O cara #1
Ele sempre me obrigava a assistir Jornal Nacional enquanto eu comia caldo de feijão com arroz por ser uma criança chata e sem limites que não gostava de nada que tinha no jantar. Ele era o primeiro a aparecer sempre que eu ralava o joelho e a frequência disso era tão ridícula que me surpreende ainda ter dois joelhos funcionando. Ele colocava merthiolate nos meus machucados e sempre me engava que só ardia um pouquinho quando na verdade eu me sentia nos Jogos Mortais Infantis. Ele usava um óculos na ponta do nariz e me fazia pensar "por que raios esse óculos fica aí?". Ele gostava de ver esses programas policias chatos pra caramba e sempre soltava uma pérola enquanto uma tragédia estava sendo exibida.
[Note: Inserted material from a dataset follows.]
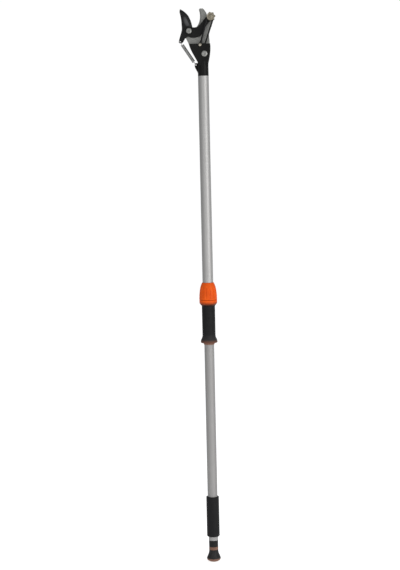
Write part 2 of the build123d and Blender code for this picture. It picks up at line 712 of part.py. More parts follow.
def rope_ferrule():
    """Brass eye crimped on the rope's end, free to swing on the anchor pin."""
    up, _ = rope_path()
    y0, y1 = ROPE_Y - FERRULE_HALF_W, ROPE_Y + FERRULE_HALF_W
    eye = cross_bar(ANCHOR, 4.6, y0, y1)
    along = Vector(cos(radians(up)), 0, sin(radians(up)))
    base = Plane(origin=(ANCHOR[0], ROPE_Y, ANCHOR[1]), z_dir=along)
    barrel = extrude(base * Circle(3.9), FERRULE_LENGTH)
    return eye + barrel - cross_bar(ANCHOR, ANCHOR_PIN_R + RUN_GAP, y0, y1)


def anchor_pin():
    """Brass pin with a domed head that holds the rope's ferrule in the housing."""
    front = HOUSING_Y[0]
    profile = [
        (0, front - 4.2),
        (2.4, front - 3.9),
        (4.3, front - 2.6),
        (5.2, front - 0.9),
        (5.2, front),
        (ANCHOR_PIN_R, front),
        (ANCHOR_PIN_R, HOOK_Y[0]),
        (0, HOOK_Y[0]),
    ]
    return cross_turned(ANCHOR, profile)


# ---------------------------------------------------------------- return spring
def return_spring():
    """Tension spring from the blade's tail to the housing's lug, as a sleeve with wire eyes."""
    span = (EAR_HOLE[0] - TAIL_HOLE[0], EAR_HOLE[1] - TAIL_HOLE[1])
    length = hypot(*span)
    along = Vector(span[0] / length, 0, span[1] / length)
    origin = Vector(TAIL_HOLE[0], SPRING_Y, TAIL_HOLE[1])
    base = Plane(origin=origin, x_dir=(0, 1, 0), z_dir=along)
    coil = Pos(0, 0, SPRING_COIL[0]) * extrude(
        Circle(SPRING_R) - Circle(SPRING_R - 2 * SPRING_WIRE_R), SPRING_COIL[1] - SPRING_COIL[0]
    )
    eye = Rot(90, 0, 0) * Torus(SPRING_EYE_R, SPRING_WIRE_R)
    spring = coil
    for eye_at, coil_at in ((SPRING_EYE_R, SPRING_COIL[0]), (length - SPRING_EYE_R, SPRING_COIL[1])):
        inward = 1 if coil_at > eye_at else -1
        shank_from = eye_at + inward * SPRING_EYE_R
        spring += Pos(0, 0, eye_at) * eye
        spring += Pos(0, 0, min(shank_from, coil_at)) * extrude(
            Circle(SPRING_WIRE_R), abs(coil_at - shank_from) + 0.5
        )
        cap_z = coil_at if inward > 0 else coil_at - 2 * SPRING_WIRE_R
        spring += Pos(0, 0, cap_z) * extrude(Circle(SPRING_R - SPRING_WIRE_R), 2 * SPRING_WIRE_R)
    return base * spring


def main():
    body = housing_body()
    nodes = {
        "inner_tube": inner_tube(),
        "outer_tube": outer_tube(),
        "tube_top_bush": tube_top_bush(),
        "lower_grip": lower_grip(),
        "end_bush": end_bush(),
        "knob_stem": knob_stem(),
        "knob_band": knob_band(),
        "knob_body": knob_body(),
        "knob_cap": knob_cap(),
        "rope_stop": rope_stop(),
        "rope_lower": rope_lower(),
        "slider_core": slider_core(),
        "slider_grip": slider_grip(),
        "slider_ring": slider_ring(),
        "rope_clamp": rope_clamp(),
        "rope_upper": rope_upper(),
        "lock_body": lock_body(),
        "wiper_ring": wiper_ring(),
        "collet": collet(),
        "collar_nut": collar_nut(),
        "hook_plate": hook_plate(),
        "cutting_blade": cutting_blade(),
        "lever_arm": lever_arm(),
        "pivot_bush": pivot_bush(),
        "blade_rivets": blade_rivets(),
        "rope_keeper": rope_keeper(),
        "pulley_wheel": pulley_wheel(),
        "pulley_axle": pulley_axle(),
        "axle_nut": axle_nut(),
        "guide_roller": guide_roller(),
        "roller_spacers": roller_spacers(),
        "pivot_bolt": pivot_bolt(),
        "pivot_washers": pivot_washers(),
        "pivot_nut": pivot_nut(),
        "housing_front": housing_front(body),
        "housing_rear": housing_rear(body),
        "housing_bolt": housing_bolt(),
        "housing_nut": housing_nut(),
        "housing_screws": housing_screws(),
        "tube_screws": tube_screws(),
        "rope_head": rope_head(),
        "rope_ferrule": rope_ferrule(),
        "anchor_pin": anchor_pin(),
        "return_spring": return_spring(),
    }
    os.makedirs("parts", exist_ok=True)
    for name, shape in nodes.items():
        export_step(shape, f"parts/{name}.step")


main()
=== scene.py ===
"""Looks of the telescoping pole pruner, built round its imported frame.

Metres. +Z runs up the pole, +X to the hook's side of the jaw, -Y is the face with the pulley.
The braided rope in the head and the return spring are made here; every CAD node keeps its
shape and gets a node-based material by its slot.
"""

import json
from math import asin, atan2, cos, hypot, pi, radians, sin

import bpy
import numpy as np
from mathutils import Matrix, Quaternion, Vector


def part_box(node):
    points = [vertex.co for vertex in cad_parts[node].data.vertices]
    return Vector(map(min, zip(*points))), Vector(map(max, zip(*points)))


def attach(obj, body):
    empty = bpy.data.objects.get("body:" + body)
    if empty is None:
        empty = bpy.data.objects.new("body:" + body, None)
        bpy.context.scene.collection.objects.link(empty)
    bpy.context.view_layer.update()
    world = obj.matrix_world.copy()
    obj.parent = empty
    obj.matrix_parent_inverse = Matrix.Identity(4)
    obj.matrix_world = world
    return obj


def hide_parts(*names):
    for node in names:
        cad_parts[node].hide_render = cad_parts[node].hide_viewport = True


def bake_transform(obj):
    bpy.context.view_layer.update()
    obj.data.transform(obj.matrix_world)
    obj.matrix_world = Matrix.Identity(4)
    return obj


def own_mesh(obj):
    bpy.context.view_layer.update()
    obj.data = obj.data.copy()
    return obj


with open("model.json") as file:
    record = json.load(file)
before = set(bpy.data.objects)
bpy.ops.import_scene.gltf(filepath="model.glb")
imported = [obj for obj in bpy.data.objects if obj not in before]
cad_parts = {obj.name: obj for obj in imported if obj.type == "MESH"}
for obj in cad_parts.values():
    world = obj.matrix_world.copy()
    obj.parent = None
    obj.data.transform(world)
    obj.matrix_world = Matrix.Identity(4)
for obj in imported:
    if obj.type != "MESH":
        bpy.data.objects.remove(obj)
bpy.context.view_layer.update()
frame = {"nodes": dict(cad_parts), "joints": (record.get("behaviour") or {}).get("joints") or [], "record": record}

MM = 0.001

# ---- places in the X, Z plane, from the frame's joints ----
JOINTS = {joint["name"]: joint for joint in frame["joints"]}


def joint_place(name):
    """A hinge's place in the X, Z plane."""
    x, _, z = JOINTS[name]["pos_m"]
    return np.array((x, z))


PIVOT = joint_place("blade_close")
WHEEL = joint_place("pulley_spin")
ROLLER = joint_place("roller_spin")
ANCHOR = joint_place("ferrule_swing")

# ---- rope ----
ROPE_R = 2.5 * MM
WHEEL_ROPE_R = 9.2 * MM  # from the wheel's centre to the rope's centreline
ROLLER_ROPE_R = 7.2 * MM
FERRULE_LENGTH = 10 * MM
ROPE_Y = JOINTS["pulley_spin"]["pos_m"][1]
ROPE_END_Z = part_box("rope_head")[0].z
ROPE_STEP = 0.4 * MM
ROPE_SIDES = 48
BRAID_STRANDS = 8
BRAID_CELL = 2.3 * MM
BRAID_DEPTH = 0.28 * MM
WRAP_SPARE = radians(13)  # extra wrap that stays in the groove as the lever swings

# ---- wear, dirt, painted highlight and painted shade, by their places on the object ----
PAINTED_SHEEN_AT = PIVOT + np.array((-6.0, 27.0)) * MM  # painted highlight, an oval on the blade's face
PAINTED_SHEEN_ALONG = (0.39, -0.92)
PAINTED_SHEEN_HALF = (20 * MM, 8.5 * MM)
MOUTH_SHADE_AT = PIVOT + np.array((34.1, 43.0)) * MM  # painted shade on the hook, along the jaw's mouth
MOUTH_SHADE_ALONG = (-0.02, 1.0)
MOUTH_SHADE_HALF = (34 * MM, 4.8 * MM)
KNOB_DUST_Z = (30 * MM, 90 * MM)  # full below the first height, none above the second
LOCK_FOOT_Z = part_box("lock_body")[0].z
# painted shade at the foot of the lock's ring: full below the first height, faint above the second
RING_FOOT_SHADE_Z = (LOCK_FOOT_Z + 3 * MM, LOCK_FOOT_Z + 13 * MM)
SLIDER_FOOT_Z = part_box("slider_grip")[0].z
BETWEEN_GRIPS_Z = (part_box("lower_grip")[1].z + SLIDER_FOOT_Z) / 2
# painted shade: a dim orange on the slider's rim, for the orange ring in shade below the flare
PAINTED_RIM_Z = (SLIDER_FOOT_Z + 0.5 * MM, SLIDER_FOOT_Z + 10 * MM)
FLARE_DUST_Z = (SLIDER_FOOT_Z + 10 * MM, SLIDER_FOOT_Z + 26 * MM)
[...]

Ele não era muito de abraços, família italiana, reservado, poucas palavras, mas sempre que me abraçava eu me sentia protegida do mundo inteiro. Muita gente sempre questionou a minha personalidade calada e muita séria e eu sempre soube que era dele, aquele tipo de olhar que diz "sou muito legal pra perder meu tempo te convencendo disso". Eu amava escrever aquelas cartinhas que criança adora, com toneladas de glitter e cinco mil adesivos, só pra ele elogiar a minha letra e dizer que tinha gostado. Eu lembro que ele lia os jornais todos os dias e quando eu estava de férias eu acordava cedo só pra ver desenho animado enquanto ele fazia as palavras-cruzadas e roubava vendo as respostas. Eu não lembro dele ter gritado comigo ou me mandado fazer alguma coisa, eu não faço ideia da onde ele tirava tanta calma e paciência pra lidar com tudo. Eu amava sentar pra jantar com ele mesmo quando a comida era aquela sopa de legumes horrenda que era amarela e tinha uma textura horrível. Até hoje eu tenho mania de comer sopa com torrada graças a ele. Também tenho mania de ficar na minha e ler enquanto os problemas precisam ser esquecidos um pouco. Mas a minha maior mania sempre foi não conseguir imaginar minha vida sem vê-lo sentado no sofá enquanto via televisão.
O cara #2
Tinha horas que eu queria matá-lo, pela personalidade tão parecida com a minha e pela mania que ele tinha de sempre estar certo. Detestava a forma como ele gostava de impor suas vontades de uma maneira gentil e todo mundo aceitava tudo na boa. Eu lembro de todas as tardes na praia falando sobre nada e reclamando da vida, de quando ele dizia "deixa de ser chorona" e me abraçava como se eu fosse a coisa mais importante do mundo. Nada no mundo pagaria o amor que ele me passava só com um olhar. Éramos 8 ou 80, gato e rato, completamente loucos um pelo outro. Ele sempre dizia que eu nunca encontraria o homem ideal pois eu sempre seria boa demais para qualquer homem. Dizia também que eu era chata, reclamona e pessimista mas depois me enchia de beijo e dizia que era genético. Ele sabia o quanto eu ficava emocionada quando recebia flores mesmo quando eu dizia pra todo mundo que odiava receber flores. Ele entendia todas as vezes que eu me afogava em lágrimas enquanto lia uma livro e me fazia carinho enquanto eu tentava me recompor. Ele me entendia independente de qualquer coisa.